— Begin Dataset excerpt —

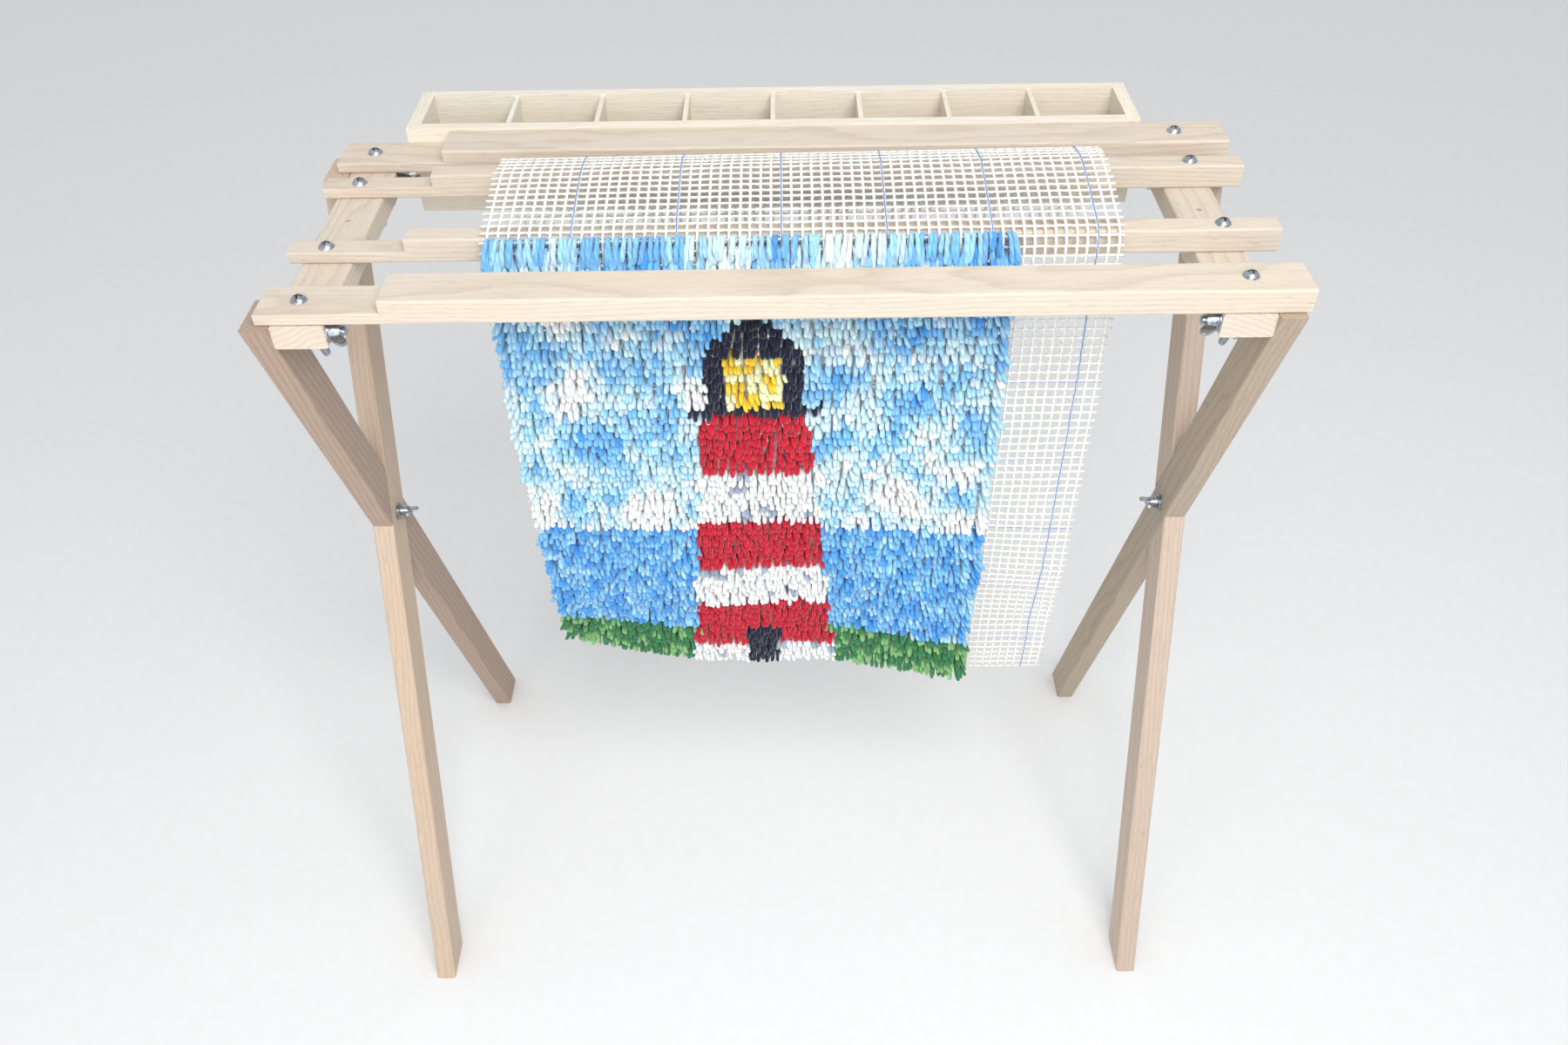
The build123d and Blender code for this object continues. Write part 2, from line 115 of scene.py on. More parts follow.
class Paint:
    """A procedural material, with short calls to add nodes and to join them."""

    def __init__(self, name, roughness=0.5):
        self.material = bpy.data.materials.new(name)
        self.material.use_nodes = True
        self.tree = self.material.node_tree
        self.shader = self.tree.nodes["Principled BSDF"]
        self.shader.inputs["Roughness"].default_value = roughness

    def add(self, kind, inputs=(), **settings):
        node = self.tree.nodes.new(kind)
        for name, value in settings.items():
            setattr(node, name, value)
        for key, value in dict(inputs).items():
            self.feed(node.inputs[key], value)
        return node

    def feed(self, socket, value):
        if isinstance(value, bpy.types.NodeSocket):
            self.tree.links.new(value, socket)
        else:
            socket.default_value = value

    def math(self, operation, *values):
        return self.add("ShaderNodeMath", enumerate(values), operation=operation).outputs[0]

    def noise(self, vector, scale, detail=2.0, roughness=0.5):
        inputs = {"Vector": vector, "Scale": scale, "Detail": detail, "Roughness": roughness}
        return self.add("ShaderNodeTexNoise", inputs).outputs["Fac"]

    def ramp(self, value, *stops):
        """A colour ramp; each stop is (position, colour or grey)."""
        node = self.add("ShaderNodeValToRGB", {"Fac": value})
        elements = node.color_ramp.elements
        while len(elements) < len(stops):
            elements.new(0.5)
        for element, (position, colour) in zip(elements, stops):
            element.position = position
            element.color = (*((colour,) * 3 if isinstance(colour, float) else colour), 1.0)
        return node.outputs["Color"]

    def mix(self, share, first, second, blend="MIX"):
        node = self.add("ShaderNodeMix", data_type="RGBA", blend_type=blend)
        self.feed(node.inputs[0], share)
        for socket, value in ((node.inputs[6], first), (node.inputs[7], second)):
            self.feed(socket, value if isinstance(value, bpy.types.NodeSocket) else (*value, 1.0))
        return node.outputs[2]

    def bump(self, height, distance, strength=1.0):
        inputs = {"Height": height, "Distance": distance, "Strength": strength}
        normal = self.add("ShaderNodeBump", inputs).outputs["Normal"]
        self.tree.links.new(normal, self.shader.inputs["Normal"])

    def place(self):
        return self.add("ShaderNodeTexCoord").outputs["Object"]

    def dot(self, vector, direction):
        inputs = {0: vector, 1: tuple(direction)}
        return self.add("ShaderNodeVectorMath", inputs, operation="DOT_PRODUCT").outputs["Value"]

    def vector(self, *parts):
        return self.add("ShaderNodeCombineXYZ", enumerate(parts)).outputs[0]


BOARD_SHIFT = (1.37, 0.71, 0.53)  # from one board's place in the grain to the next, along, aside and up
RING_SWAY = 36 * MM


def wood(name, grain, number, pale, dark, heart, ring=0.0042, ring_strength=0.42):
    """Sawn timber as a solid: growth rings round a heart line beside the board, along its grain.
    grain is the direction of the grain, heart how far off the rings' centre is, across the board."""
    paint = Paint(name)
    along = Vector(grain).normalized()
    side = along.cross(Vector((0, 0, 1))) if abs(along.z) < 0.9 else along.cross(Vector((0, 1, 0)))
    side.normalize()
    upright = along.cross(side)
    place = paint.place()
    shift = [number * step for step in BOARD_SHIFT]
    u = paint.math("ADD", paint.dot(place, along), shift[0])
    v = paint.math("ADD", paint.dot(place, side), shift[1])
    w = paint.math("ADD", paint.dot(place, upright), shift[2])

    def stretched(along_scale, across_scale):
        """A place in the board, scaled by one number along the grain and by another across it."""
        across = [paint.math("MULTIPLY", way, across_scale) for way in (v, w)]
        return paint.vector(paint.math("MULTIPLY", u, along_scale), *across)

    sway = paint.noise(stretched(2.2, 9.0), 1.0, detail=3.0, roughness=0.55)
    lean = paint.math("MULTIPLY", paint.math("SUBTRACT", sway, 0.5), RING_SWAY)
    from_heart_v = paint.math("ADD", paint.math("SUBTRACT", v, shift[1] + heart[0]), lean)
    from_heart_w = paint.math("ADD", paint.math("SUBTRACT", w, shift[2] + heart[1]), lean)
    radius = paint.math(
        "SQRT",
        paint.math("ADD", paint.math("POWER", from_heart_v, 2.0), paint.math("POWER", from_heart_w, 2.0)),
    )
    rings = paint.math("FRACT", paint.math("DIVIDE", radius, ring))
    late = paint.ramp(rings, (0.0, 0.25), (0.1, 0.0), (0.55, 0.15), (0.86, 0.8), (0.94, 1.0), (1.0, 0.35))
    fibres = paint.noise(stretched(14.0, 620.0), 1.0, detail=4.0, roughness=0.6)
    pores = paint.ramp(paint.noise(stretched(90.0, 1500.0), 1.0, detail=1.0), (0.62, 0.0), (0.75, 1.0))
    broad = paint.noise(stretched(3.0, 24.0), 1.0, detail=2.0)
    tone = paint.ramp(broad, (0.3, 0.0), (0.7, 1.0))
    warmer = tuple(np.array(pale) * np.array((1.01, 0.965, 0.90)))
    base = paint.mix(tone, pale, warmer)
    ring_share = paint.math("MULTIPLY", late, ring_strength)
    ringed = paint.mix(ring_share, base, dark)
    fibre_shade = paint.ramp(fibres, (0.25, 0.86), (0.75, 1.05))
    fibred = paint.mix(0.75, ringed, fibre_shade, blend="MULTIPLY")
    pored = paint.mix(paint.math("MULTIPLY", pores, 0.30), fibred, tuple(np.array(dark) * 0.55))
    paint.tree.links.new(pored, paint.shader.inputs["Base Color"])
    rough = paint.math("ADD", paint.math("MULTIPLY", fibres, 0.22), 0.44)
    paint.tree.links.new(rough, paint.shader.inputs["Roughness"])
    paint.shader.inputs["Specular IOR Level"].default_value = 0.35
    height = paint.math("SUBTRACT", paint.math("ADD", fibres, paint.math("MULTIPLY", late, 0.3)),
                        paint.math("MULTIPLY", pores, 0.8))
    paint.bump(height, 0.00012)
    return paint.material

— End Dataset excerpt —

• _Work instructions_:
Quote exactly the opening line of the material above and every line after it, up to and including the line that contains "procedural material, with".

• _Response for this exercise_:
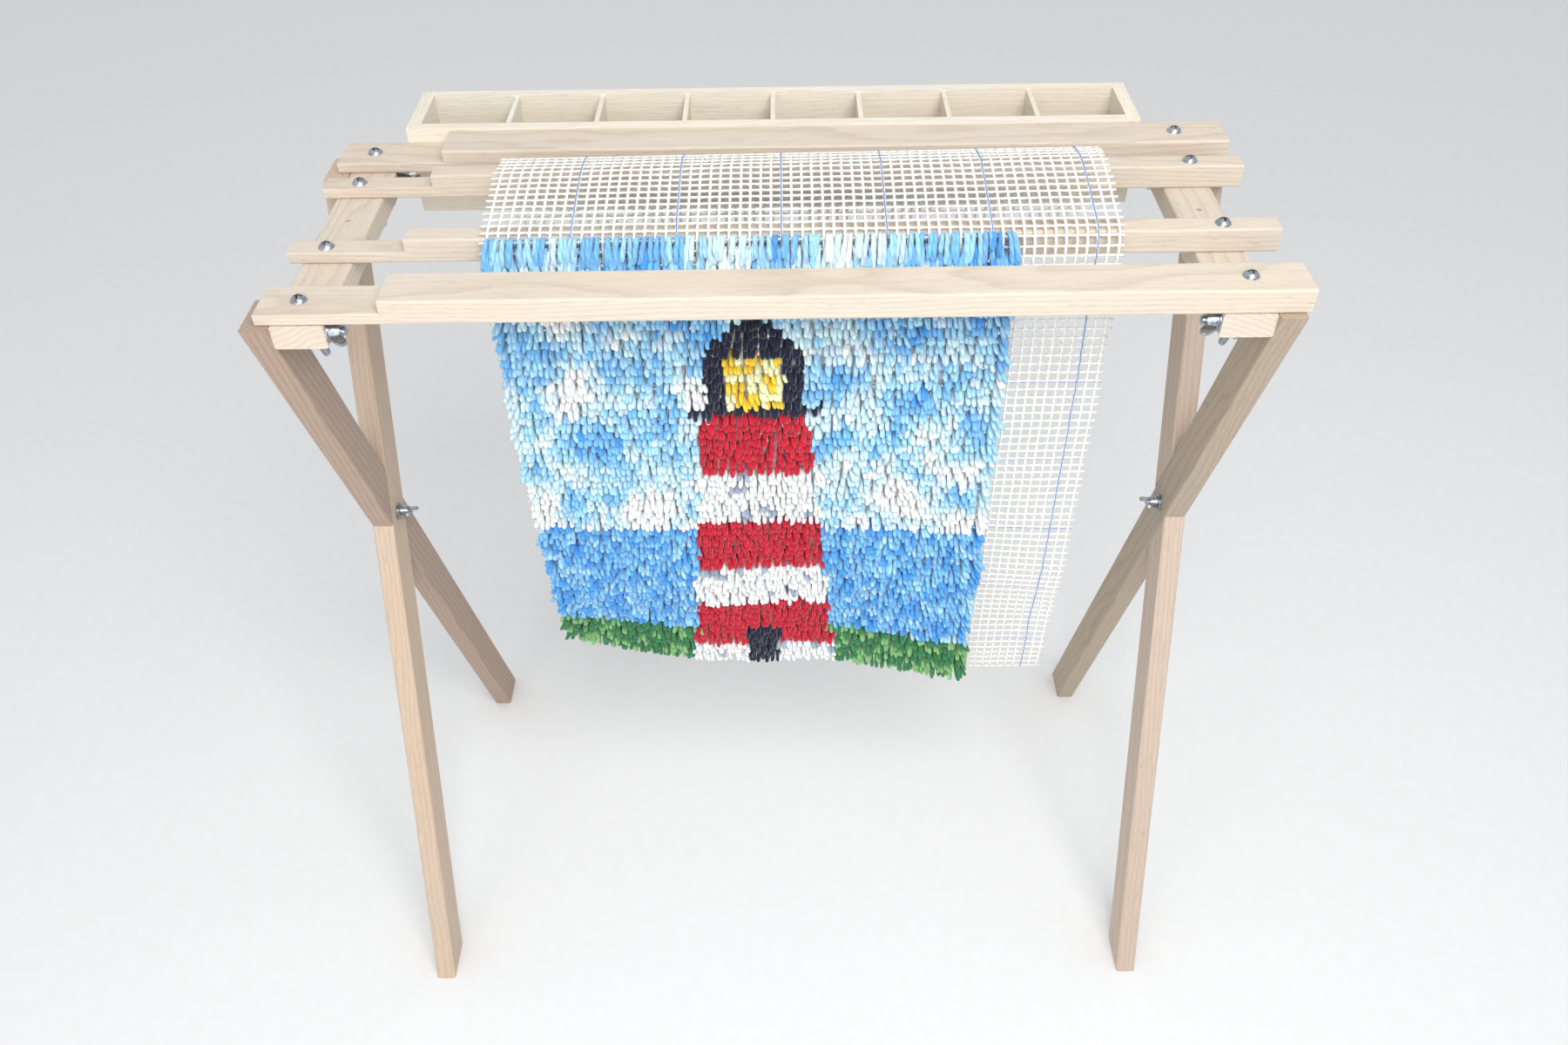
The build123d and Blender code for this object continues. Write part 2, from line 115 of scene.py on. More parts follow.
class Paint:
    """A procedural material, with short calls to add nodes and to join them."""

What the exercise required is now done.